Interpretation and reasoning: The Court observed that core issues raised were legal (classification of residential vs commercial in light of statutory definitions) and therefore amenable to judicial determination under Article 226. On the natural justice point, respondents failed to produce documentary evidence of any prior notice or opportunity before converting tariff from residential to commercial; absence of such evidence indicated a breach of principles of natural justice. Given that conversion and levy implicate legal rights and constitutional protections (equal protection and freedom to carry on business insofar as discriminatory taxation was alleged), immediate judicial process was held appropriate.
Ratio vs. obiter: Ratio - Writ petitions challenging classification as commercial and alleging violation of natural justice are maintainable under Article 226 even if a statutory appeal exists, where legal issues and absence of fair notice are involved. Obiter - Remarks on the limited scope of this order (applicability only to present cases and similarly constituted hostels subject to verification) and guidance that respondents must verify on record before applying this reasoning to other hostels.

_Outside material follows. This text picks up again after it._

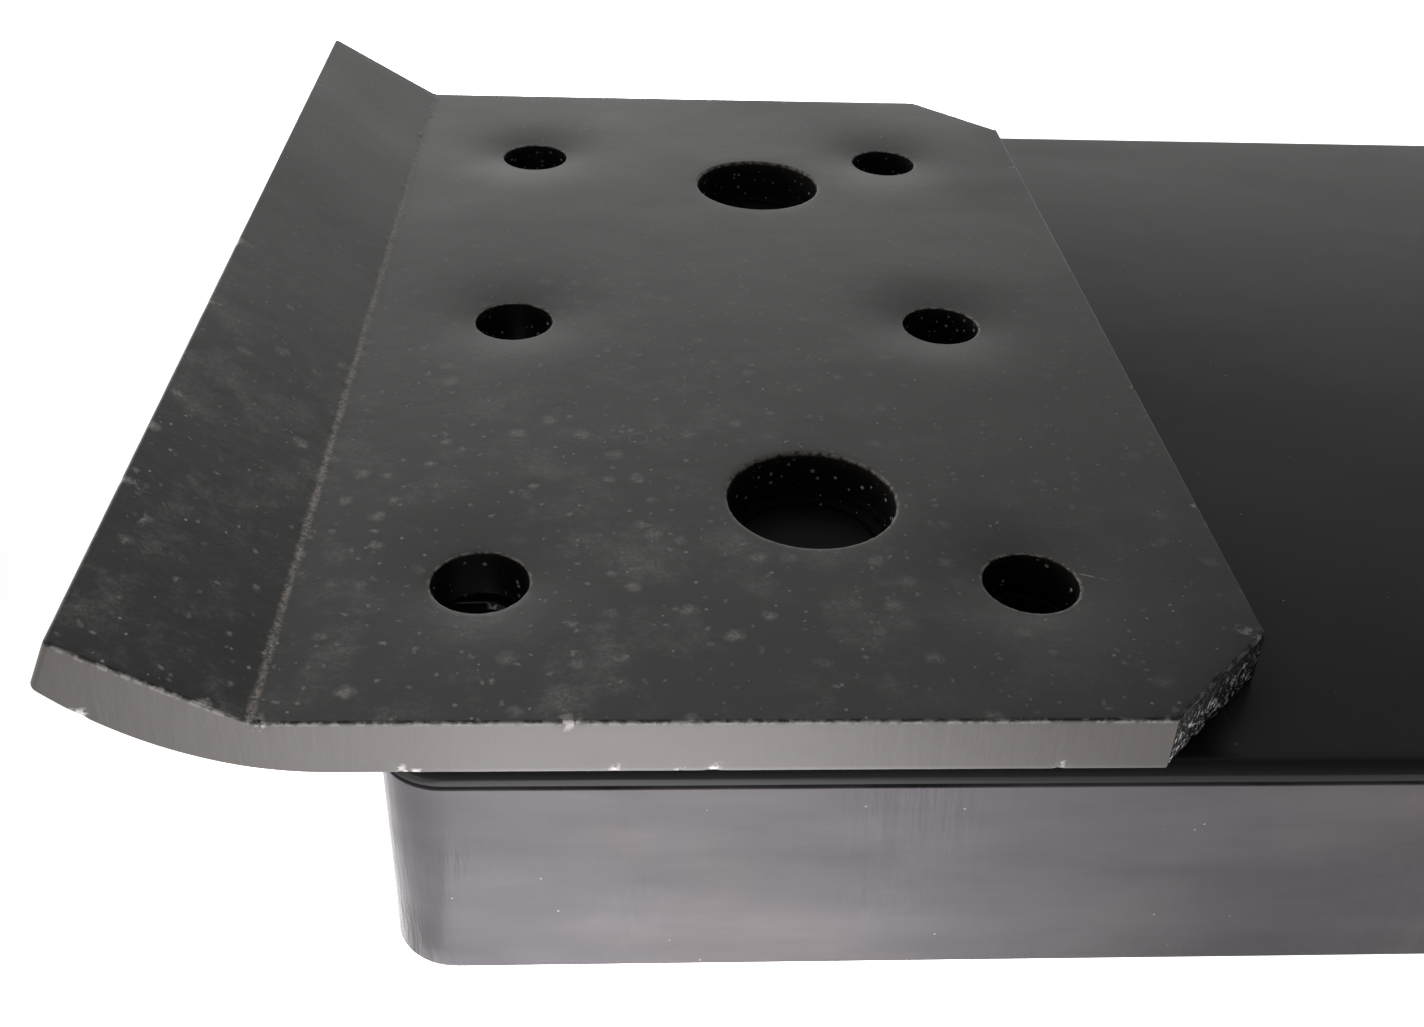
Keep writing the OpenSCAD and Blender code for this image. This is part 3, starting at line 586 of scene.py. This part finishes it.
def dish(point, holes):
    """How far the plate's top is pressed down at a point in (u, y)."""
    depth = 0.0
    for centre, radius, deepest, reach in holes:
        out = ((point - centre).length - radius) / reach
        if out < 1:
            depth += deepest * (1 - max(out, 0.0)) ** 2.4
    return min(depth, 1.6 * MM)


def hex_points(low, high, spacing, clear):
    """A triangular grid of points over a rectangle, where clear(point) holds."""
    points = []
    rows = int((high.y - low.y) / (spacing * math.sqrt(3) / 2))
    columns = int((high.x - low.x) / spacing)
    for row in range(rows + 1):
        for column in range(columns + 1):
            shift = (row % 2) * spacing / 2
            point = Vector((low.x + shift + column * spacing, low.y + row * spacing * math.sqrt(3) / 2))
            if point.x < high.x and clear(point):
                points.append(point)
    return points


def ring(centre, radius, count):
    return [centre + radius * Vector((math.cos(2 * math.pi * k / count), math.sin(2 * math.pi * k / count)))
            for k in range(count)]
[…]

Conclusions: The Court allowed the writ petitions on natural justice and legal grounds, quashed the impugned demand notices, and directed respondents to assess and collect taxes at residential tariff for the petitioners' properties; the Court clarified that the decision applies to the present cases and similar hostels only after verification of residential use by the appropriate authority.
Remedial and ancillary findings
1. Absence of documentary evidence of prior communication or opportunity to explain was a determinative factor in quashing the demand notices for violation of natural justice.
2. The Court emphasized assessment must be fact-specific: a blanket or blind application of this order to all hostels is impermissible; respondents must verify that inmates use rooms as residential dwellings before applying residential tariff.
3. Constitutional concerns (Articles 14 and 19(1)(g)/19(1)(g) analogues as argued) were noted in relation to discriminatory application of tariffs that would disproportionately burden economically weaker inmates; such policy considerations reinforced the interpretive approach favoring resident-use classification.